Zuby has put out two albums and performs in live shows, as well as holding down a full-time job at a leading consultancy firm. He sleeps four hours a night and claims to run off "pure motivation". "When I graduated from Oxford, I took a year and a half out to concentrate on my music, but I felt like half of my brain was rotting. That's why I decided to become a management consultant, and now I feel more rounded, because I'm actually using that part of myself!"
But I'm struggling to see how one man could cram so much into his day without malfunctioning. Zuby explains: "I give 100 per cent to everything I do. I'm a very binary individual.

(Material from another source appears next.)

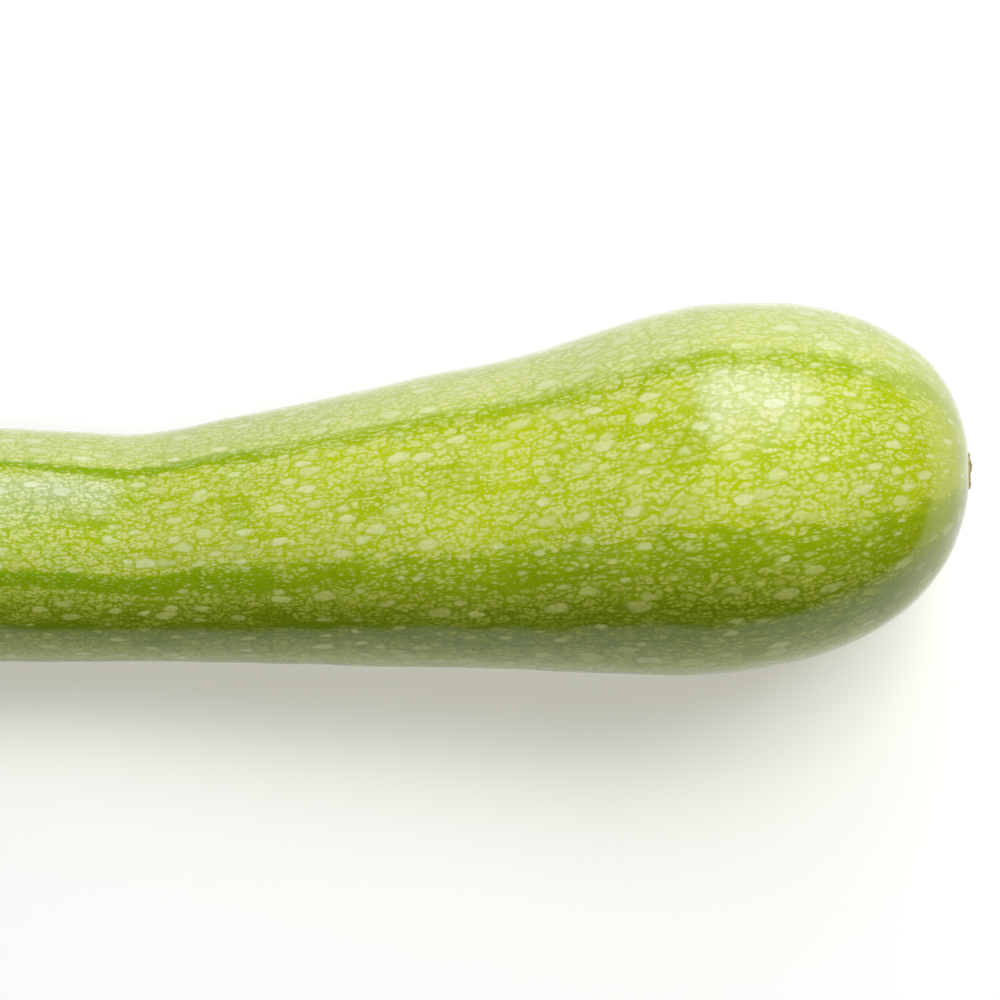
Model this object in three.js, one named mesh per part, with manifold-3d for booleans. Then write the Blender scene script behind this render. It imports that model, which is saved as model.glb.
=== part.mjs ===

If I do something, I frickin' do it. I'm not just "dabbling" in rapping. When I set out to be a rapper, I knew I wanted to do shows and put CDs out." He's clearly very serious about his music - but where exactly does his day job fit in?
"My music and my consultancy marry better than you'd expect - in fact, they kind of help each other. My day job gives me superior organisational skills - I'd like to think I'm one of the most efficient and organised rappers around. It's also nice at the firm when people know who I am because of my music, so in that respect, my music positively infiltrates my office life."

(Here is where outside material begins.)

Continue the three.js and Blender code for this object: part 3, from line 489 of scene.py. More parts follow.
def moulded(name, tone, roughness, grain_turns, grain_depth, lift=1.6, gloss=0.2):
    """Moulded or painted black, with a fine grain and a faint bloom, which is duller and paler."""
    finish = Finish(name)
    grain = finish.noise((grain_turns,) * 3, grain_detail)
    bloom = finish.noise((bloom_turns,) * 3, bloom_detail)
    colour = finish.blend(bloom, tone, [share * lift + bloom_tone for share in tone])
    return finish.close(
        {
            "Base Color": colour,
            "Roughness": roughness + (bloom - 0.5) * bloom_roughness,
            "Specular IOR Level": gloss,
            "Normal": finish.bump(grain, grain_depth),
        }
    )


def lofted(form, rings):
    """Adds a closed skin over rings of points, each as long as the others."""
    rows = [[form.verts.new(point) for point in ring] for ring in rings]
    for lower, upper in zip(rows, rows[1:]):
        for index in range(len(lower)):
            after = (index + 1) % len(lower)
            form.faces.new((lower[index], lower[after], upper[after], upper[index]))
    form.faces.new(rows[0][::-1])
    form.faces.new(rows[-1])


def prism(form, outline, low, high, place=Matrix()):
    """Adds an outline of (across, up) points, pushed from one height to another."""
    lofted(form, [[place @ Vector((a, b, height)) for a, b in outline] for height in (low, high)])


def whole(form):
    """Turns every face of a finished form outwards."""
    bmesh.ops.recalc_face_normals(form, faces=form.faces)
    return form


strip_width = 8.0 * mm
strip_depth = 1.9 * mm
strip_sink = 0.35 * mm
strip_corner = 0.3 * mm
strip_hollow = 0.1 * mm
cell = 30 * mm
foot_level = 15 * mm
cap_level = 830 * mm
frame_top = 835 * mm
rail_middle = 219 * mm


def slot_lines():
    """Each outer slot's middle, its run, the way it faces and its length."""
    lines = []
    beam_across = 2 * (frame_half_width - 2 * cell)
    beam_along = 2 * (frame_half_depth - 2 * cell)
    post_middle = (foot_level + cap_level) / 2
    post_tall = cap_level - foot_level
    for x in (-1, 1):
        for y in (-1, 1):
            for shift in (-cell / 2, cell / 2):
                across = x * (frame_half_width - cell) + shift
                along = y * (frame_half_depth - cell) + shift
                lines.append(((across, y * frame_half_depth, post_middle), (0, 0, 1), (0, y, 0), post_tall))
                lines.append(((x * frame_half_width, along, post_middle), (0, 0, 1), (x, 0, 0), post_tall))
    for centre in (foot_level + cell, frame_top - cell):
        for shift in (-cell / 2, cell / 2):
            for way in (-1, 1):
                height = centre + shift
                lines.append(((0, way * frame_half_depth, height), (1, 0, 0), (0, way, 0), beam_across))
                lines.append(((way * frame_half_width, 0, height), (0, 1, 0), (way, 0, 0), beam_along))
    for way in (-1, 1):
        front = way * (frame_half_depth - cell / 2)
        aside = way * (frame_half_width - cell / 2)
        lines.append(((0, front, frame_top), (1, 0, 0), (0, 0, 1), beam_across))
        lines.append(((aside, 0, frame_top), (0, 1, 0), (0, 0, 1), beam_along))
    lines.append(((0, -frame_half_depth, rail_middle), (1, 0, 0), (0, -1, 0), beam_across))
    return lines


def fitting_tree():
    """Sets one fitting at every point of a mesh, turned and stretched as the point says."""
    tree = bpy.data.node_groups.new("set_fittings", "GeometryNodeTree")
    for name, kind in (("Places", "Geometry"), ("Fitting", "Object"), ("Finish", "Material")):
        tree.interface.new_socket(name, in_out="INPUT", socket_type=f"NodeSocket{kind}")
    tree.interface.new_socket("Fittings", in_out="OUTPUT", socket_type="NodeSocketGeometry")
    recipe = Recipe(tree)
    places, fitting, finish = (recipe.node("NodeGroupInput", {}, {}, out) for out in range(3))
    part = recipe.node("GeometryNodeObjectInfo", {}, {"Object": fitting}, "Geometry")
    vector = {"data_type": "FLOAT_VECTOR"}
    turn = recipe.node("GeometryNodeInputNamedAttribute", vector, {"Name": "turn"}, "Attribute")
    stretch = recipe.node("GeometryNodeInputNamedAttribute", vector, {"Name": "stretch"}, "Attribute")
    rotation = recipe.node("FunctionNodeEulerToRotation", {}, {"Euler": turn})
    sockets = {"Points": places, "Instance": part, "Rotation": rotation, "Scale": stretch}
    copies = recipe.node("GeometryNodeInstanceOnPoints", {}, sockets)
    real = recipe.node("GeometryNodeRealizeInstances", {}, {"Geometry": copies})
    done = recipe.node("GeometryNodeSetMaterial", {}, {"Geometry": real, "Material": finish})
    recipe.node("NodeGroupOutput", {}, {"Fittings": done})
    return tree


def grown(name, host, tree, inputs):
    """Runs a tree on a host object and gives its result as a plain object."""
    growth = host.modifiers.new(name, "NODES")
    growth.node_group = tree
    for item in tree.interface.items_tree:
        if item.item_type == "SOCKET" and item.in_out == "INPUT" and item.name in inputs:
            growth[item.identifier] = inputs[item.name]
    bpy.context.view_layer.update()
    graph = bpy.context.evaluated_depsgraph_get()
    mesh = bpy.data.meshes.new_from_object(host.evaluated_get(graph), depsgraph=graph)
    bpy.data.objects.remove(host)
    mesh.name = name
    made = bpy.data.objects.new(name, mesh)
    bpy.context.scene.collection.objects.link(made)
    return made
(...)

I'm interested to know what kinds of circles Zuby mixes in - does he like hanging with his hip-hop homies, or does he prefer to chill with his consulting chums? It would appear that he's "down" with them both. "I've got a very wide range of people I associate with. Take tonight for example - I've got friends from work coming down, friends from the rap scene, my brother and sister - and then uni friends, most of whom are actually bankers now!"

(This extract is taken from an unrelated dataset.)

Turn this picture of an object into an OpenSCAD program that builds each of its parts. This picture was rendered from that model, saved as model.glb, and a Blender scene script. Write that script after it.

The message in Zuby's music is one of positivity and achievement, which isn't a surprise when you consider that he has been surrounded by overachievers since he was a child (his father is a doctor). "The underlying vibe in my songs is striving to achieve your goals. That has kind of evolved as my music career has gone further. This will change as I develop as an artist, but my work will probably stay in the same vein, as I'm telling my story."
When he's not formulating business strategies in the office or penning rhymes for his latest track, Zuby regularly frequents the gym. "Sometimes it feels like I live there. I enjoy improving myself - mentally and physically. Everyday, I want to be better than I was yesterday." Zuby is currently single. He says: "I like girls. I'm not a player, I'm a free man."
It's clear that while Zuby enjoys the stimulation he gets from his career in consulting, his ultimate ambition is to be an international rap star. "If Jay-Z walked up to me tonight and said "Zuby, here's your deal", I'd grab it with both hands. In ten years time I'd like to be touring internationally, selling hundreds of thousands of albums, and having millions of people loving my music. "So not management consulting?" I ask. "That's not my dream", he replies.
If there's one thing we can learn from Zuby, it's that, "I haven't got time", isn't really a legitimate excuse. "I think a lot of people set false limits on what they can do", he says. "Easy for someone who can function on four hours sleep to say", you might think. But he admits: "When this tour is over, I'll probably collapse and curl up in a ball somewhere." With his insatiable drive, hunger for success and abs of steel, The Gateway can't help but be down with Zuby. The question is - are you?